Problem | Copy out every line exactly as given.
## START Source excerpt
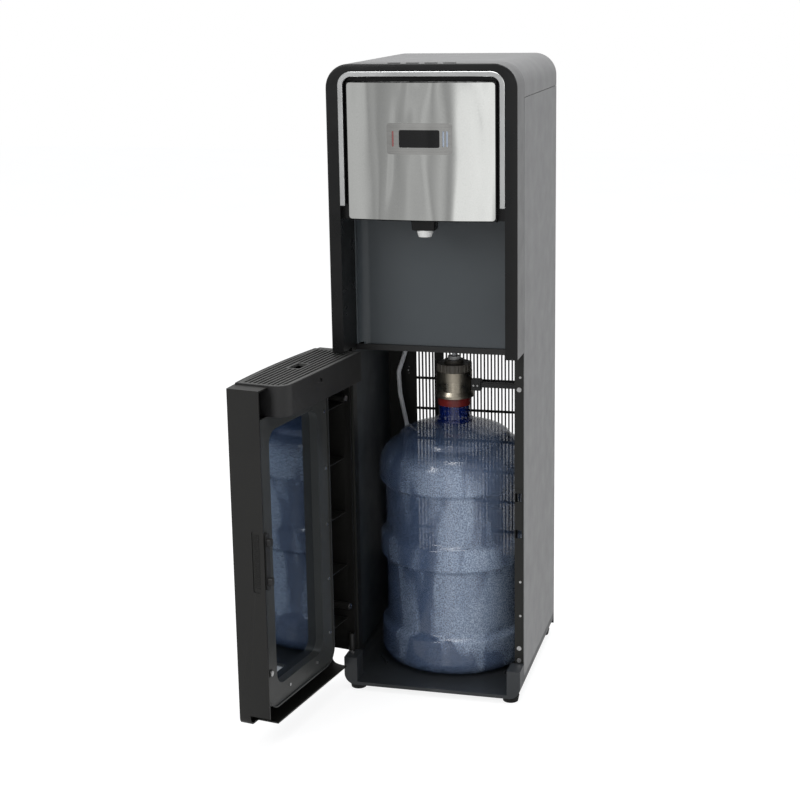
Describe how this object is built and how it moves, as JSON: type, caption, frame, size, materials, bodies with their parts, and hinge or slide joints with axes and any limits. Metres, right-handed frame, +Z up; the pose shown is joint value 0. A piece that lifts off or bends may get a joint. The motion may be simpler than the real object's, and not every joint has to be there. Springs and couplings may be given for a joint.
{
  "type": "bottom load water cooler",
  "caption": "Tall cabinet water cooler with a hinged door, a bottle bay below, and a lit alcove with a spout above.",
  "frame": {"origin": "on the floor under the centre of the cabinet's footprint", "axes": "+Z up, the front with the door and alcove faces -Y, +X is the viewer's right"},
  "size_m": [0.4055, 0.6249, 1.076],
  "materials": {
    "grey_coat": "satin powder coat, fine texture",
    "grey_moulding": "satin moulded grey",
    "black_face": "semi-gloss moulded black",
    "black_door": "deep gloss black",
    "black_moulding": "fine matt moulded black",
    "slate_panel": "satin dark slate",
    "steel_face": "fine vertical brush",
    "bright_trim": "bright plated",
    "display_dark": "glossy dark window",
    "steel_surround": "fine vertical brush",
    "lamp_lens": "translucent lens",
    "white_moulding": "satin white",
    "black_steel": "satin black coat",
    "black_liner": "fine matt black sheet",
    "galvanised": "dull zinc",
    "dark_pane": "smoked mirror-like pane",
    "bottle_blue": "clear blue tint",
    "cap_red": "satin red",
    "probe_metal": "satin champagne",
    "hose_white": "milky white hose",
    "coil_black": "black enamel",
    "copper_line": "drawn copper",
    "foam_jacket": "pale foam jacket",
    "rubber_black": "matt rubber",
    "screw_metal": "bright zinc",
    "board_green": "coated board",
    "rocker_red": "satin red",
    "grille_dark": "satin dark grey"
  },
  "bodies": {
    "cabinet": {"arm_pins": "screw_metal", "base_pan": "black_moulding", "bezel": "black_face", "bottle": "bottle_blue", "bottle_cap": "cap_red", "button_board": "board_green", "chrome_trim": "bright_trim", "cold_tank": "foam_jacket", "compressor": "coil_black", "compressor_grommets": "rubber_black", "condenser_tube": "coil_black", "condenser_wires": "coil_black", "control_board": "board_green", "cord_gland": "rubber_black", "dip_tube": "hose_white", "display_plate": "steel_surround", "display_window": "display_dark", "drain_cap": "white_moulding", "drain_hose": "hose_white", "fascia_housing": "black_moulding", "fascia_plate": "steel_face", "feet": "rubber_black", "front_frame": "grey_moulding", "front_posts": "black_steel", "hinge_pins": "screw_metal", "hot_tank": "foam_jacket", "indicator_lamps": "lamp_lens", "mid_shelf": "black_moulding", "post_screws": "screw_metal", "probe_arm": "black_moulding", "probe_cap": "probe_metal", "probe_collar": "probe_metal", "probe_fitting": "white_moulding", "rear_cover": "grey_coat", "rear_frame": "black_steel", "refrigerant_lines": "copper_line", "side_liners": "black_liner", "side_panel_left": "grey_coat", "side_panel_right": "grey_coat", "splash_panel": "slate_panel", "spout_housing": "black_moulding", "spout_nozzle": "white_moulding", "strike_plate": "black_steel", "switch_frame": "black_moulding", "tank_bracket": "galvanised", "top_cover": "grey_moulding", "water_lines": "hose_white", "water_pump": "white_moulding"},
    "door": {"door_shell": "black_door", "door_inner_frame": "black_moulding", "door_pane": "dark_pane", "door_screws": "screw_metal", "door_catch": "black_moulding", "drip_tray": "black_moulding", "drip_grille": "grille_dark"},
    "rocker": {"hot_switch": "rocker_red"},
    "key_1": {"button_1": "black_face"},
    "key_2": {"button_2": "black_face"},
    "key_3": {"button_3": "black_face"},
    "key_4": {"button_4": "black_face"}
  },
  "joints": [
    {"name": "door_swing", "type": "hinge", "parent": "cabinet", "child": "door", "pos_m": [-0.149, -0.133, 0.3], "axis": [0, 0, 1], "range_deg": [-5, 100]},
    {"name": "button_1_press", "type": "slide", "parent": "cabinet", "child": "key_1", "axis": [0, 0, -1], "range_m": [0, 0.0014], "stiffness_N_per_m": 150, "springref_m": -0.001},
    {"name": "button_2_press", "type": "slide", "parent": "cabinet", "child": "key_2", "axis": [0, 0, -1], "range_m": [0, 0.0014], "stiffness_N_per_m": 150, "springref_m": -0.001},
    {"name": "button_3_press", "type": "slide", "parent": "cabinet", "child": "key_3", "axis": [0, 0, -1], "range_m": [0, 0.0014], "stiffness_N_per_m": 150, "springref_m": -0.001},
    {"name": "button_4_press", "type": "slide", "parent": "cabinet", "child": "key_4", "axis": [0, 0, -1], "range_m": [0, 0.0014], "stiffness_N_per_m": 150, "springref_m": -0.001},
    {"name": "switch_rock", "type": "hinge", "parent": "cabinet", "child": "rocker", "pos_m": [0.1, 0.1595, 0.94], "axis": [1, 0, 0], "range_deg": [-14, 0]}
  ]
}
## END Source excerpt
Completed exercise |
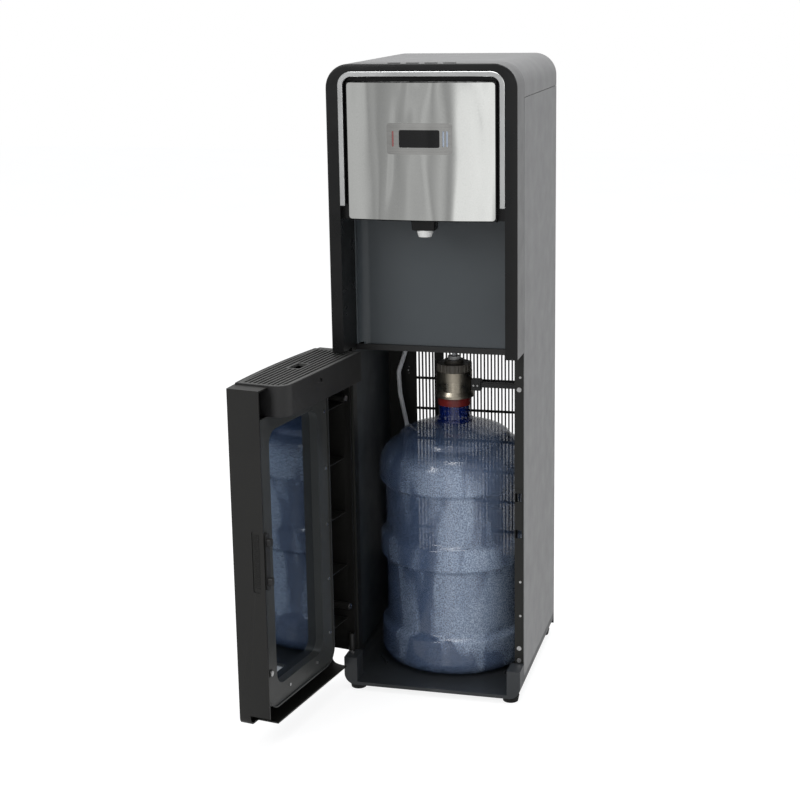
Describe how this object is built and how it moves, as JSON: type, caption, frame, size, materials, bodies with their parts, and hinge or slide joints with axes and any limits. Metres, right-handed frame, +Z up; the pose shown is joint value 0. A piece that lifts off or bends may get a joint. The motion may be simpler than the real object's, and not every joint has to be there. Springs and couplings may be given for a joint.
{
  "type": "bottom load water cooler",
  "caption": "Tall cabinet water cooler with a hinged door, a bottle bay below, and a lit alcove with a spout above.",
  "frame": {"origin": "on the floor under the centre of the cabinet's footprint", "axes": "+Z up, the front with the door and alcove faces -Y, +X is the viewer's right"},
  "size_m": [0.4055, 0.6249, 1.076],
  "materials": {
    "grey_coat": "satin powder coat, fine texture",
    "grey_moulding": "satin moulded grey",
    "black_face": "semi-gloss moulded black",
    "black_door": "deep gloss black",
    "black_moulding": "fine matt moulded black",
    "slate_panel": "satin dark slate",
    "steel_face": "fine vertical brush",
    "bright_trim": "bright plated",
    "display_dark": "glossy dark window",
    "steel_surround": "fine vertical brush",
    "lamp_lens": "translucent lens",
    "white_moulding": "satin white",
    "black_steel": "satin black coat",
    "black_liner": "fine matt black sheet",
    "galvanised": "dull zinc",
    "dark_pane": "smoked mirror-like pane",
    "bottle_blue": "clear blue tint",
    "cap_red": "satin red",
    "probe_metal": "satin champagne",
    "hose_white": "milky white hose",
    "coil_black": "black enamel",
    "copper_line": "drawn copper",
    "foam_jacket": "pale foam jacket",
    "rubber_black": "matt rubber",
    "screw_metal": "bright zinc",
    "board_green": "coated board",
    "rocker_red": "satin red",
    "grille_dark": "satin dark grey"
  },
  "bodies": {
    "cabinet": {"arm_pins": "screw_metal", "base_pan": "black_moulding", "bezel": "black_face", "bottle": "bottle_blue", "bottle_cap": "cap_red", "button_board": "board_green", "chrome_trim": "bright_trim", "cold_tank": "foam_jacket", "compressor": "coil_black", "compressor_grommets": "rubber_black", "condenser_tube": "coil_black", "condenser_wires": "coil_black", "control_board": "board_green", "cord_gland": "rubber_black", "dip_tube": "hose_white", "display_plate": "steel_surround", "display_window": "display_dark", "drain_cap": "white_moulding", "drain_hose": "hose_white", "fascia_housing": "black_moulding", "fascia_plate": "steel_face", "feet": "rubber_black", "front_frame": "grey_moulding", "front_posts": "black_steel", "hinge_pins": "screw_metal", "hot_tank": "foam_jacket", "indicator_lamps": "lamp_lens", "mid_shelf": "black_moulding", "post_screws": "screw_metal", "probe_arm": "black_moulding", "probe_cap": "probe_metal", "probe_collar": "probe_metal", "probe_fitting": "white_moulding", "rear_cover": "grey_coat", "rear_frame": "black_steel", "refrigerant_lines": "copper_line", "side_liners": "black_liner", "side_panel_left": "grey_coat", "side_panel_right": "grey_coat", "splash_panel": "slate_panel", "spout_housing": "black_moulding", "spout_nozzle": "white_moulding", "strike_plate": "black_steel", "switch_frame": "black_moulding", "tank_bracket": "galvanised", "top_cover": "grey_moulding", "water_lines": "hose_white", "water_pump": "white_moulding"},
    "door": {"door_shell": "black_door", "door_inner_frame": "black_moulding", "door_pane": "dark_pane", "door_screws": "screw_metal", "door_catch": "black_moulding", "drip_tray": "black_moulding", "drip_grille": "grille_dark"},
    "rocker": {"hot_switch": "rocker_red"},
    "key_1": {"button_1": "black_face"},
    "key_2": {"button_2": "black_face"},
    "key_3": {"button_3": "black_face"},
    "key_4": {"button_4": "black_face"}
  },
  "joints": [
    {"name": "door_swing", "type": "hinge", "parent": "cabinet", "child": "door", "pos_m": [-0.149, -0.133, 0.3], "axis": [0, 0, 1], "range_deg": [-5, 100]},
    {"name": "button_1_press", "type": "slide", "parent": "cabinet", "child": "key_1", "axis": [0, 0, -1], "range_m": [0, 0.0014], "stiffness_N_per_m": 150, "springref_m": -0.001},
    {"name": "button_2_press", "type": "slide", "parent": "cabinet", "child": "key_2", "axis": [0, 0, -1], "range_m": [0, 0.0014], "stiffness_N_per_m": 150, "springref_m": -0.001},
    {"name": "button_3_press", "type": "slide", "parent": "cabinet", "child": "key_3", "axis": [0, 0, -1], "range_m": [0, 0.0014], "stiffness_N_per_m": 150, "springref_m": -0.001},
    {"name": "button_4_press", "type": "slide", "parent": "cabinet", "child": "key_4", "axis": [0, 0, -1], "range_m": [0, 0.0014], "stiffness_N_per_m": 150, "springref_m": -0.001},
    {"name": "switch_rock", "type": "hinge", "parent": "cabinet", "child": "rocker", "pos_m": [0.1, 0.1595, 0.94], "axis": [1, 0, 0], "range_deg": [-14, 0]}
  ]
}